At that moment an English bull-terrier, white, with liver-colored spots and a jaunty manner, approached him, snuffling in a friendly way. No sooner had the bull-terrier smelt his collar than he fell to expressing his joy at meeting him. The Airedale's reserve was quite thawed by this welcome, though he did not know just what to make of it.

"I know you! I know you!" exclaimed the bull-terrier, adding inconsequently, "What's your name?"

"Tam o'Shanter. They call me Tammy," was the answer, with a pardonable break in the voice.

"I know them," said the bull-terrier. "Nice folks."

"Best ever," said the Airedale, trying to be nonchalant, and scratching a flea which was not there. "I don't remember you. When did you know them?"

"About fourteen tags ago, when they were first married. We keep track of time here by the license-tags. I had four."

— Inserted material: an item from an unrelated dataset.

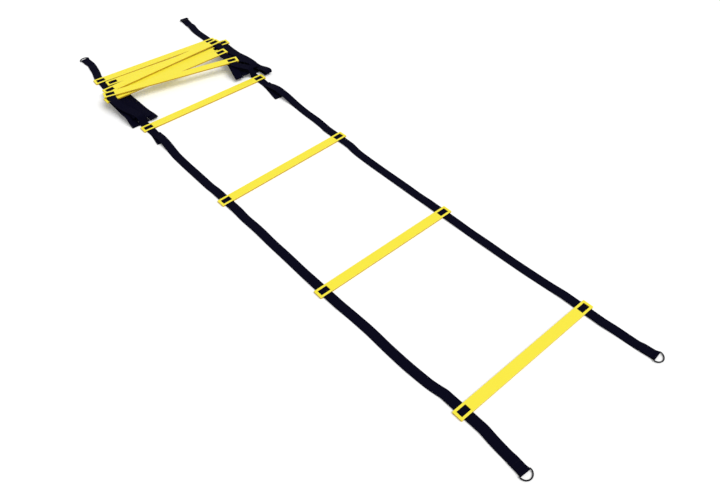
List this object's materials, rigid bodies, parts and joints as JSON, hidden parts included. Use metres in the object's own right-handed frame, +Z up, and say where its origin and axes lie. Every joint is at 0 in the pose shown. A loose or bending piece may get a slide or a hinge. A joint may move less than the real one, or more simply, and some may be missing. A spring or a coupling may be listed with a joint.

"This is my first and only one. You were before my time, I guess." He felt young and shy.

"Come for a walk, and tell me all about them," was his new friend's invitation.

"Aren't we allowed in there?" asked Tam, looking toward the gate.

"Sure. You can go in whenever you want to. Some of us do at first, but we don't stay."

"Like it better outside?"

"No, no; it isn't that."

"Then why are all you fellows hanging around here? Any old dog can see it's better beyond the arch."

"You see, we're waiting for our folks to come."

The Airedale grasped it at once, and nodded understandingly.

"I felt that way when I came along the road. It wouldn't be what it's supposed to be without them. It wouldn't be the perfect place."

"Not to us," said the bull-terrier.

"Fine! I've stolen bones, but it must be that I have been forgiven, if I'm to see them here again. It's the great good place all right. But look here," he added as a new thought struck him, "do they wait for us?"

The older inhabitant coughed in slight embarrassment.

"The humans couldn't do that very well. It wouldn't be the thing to have them hang around outside for just a dog--not dignified."

"Quite right," agreed Tam. "I'm glad they go straight to their mansions. I'd--I'd hate to have them missing me as I am missing them." He sighed. "But, then, they wouldn't have to wait so long."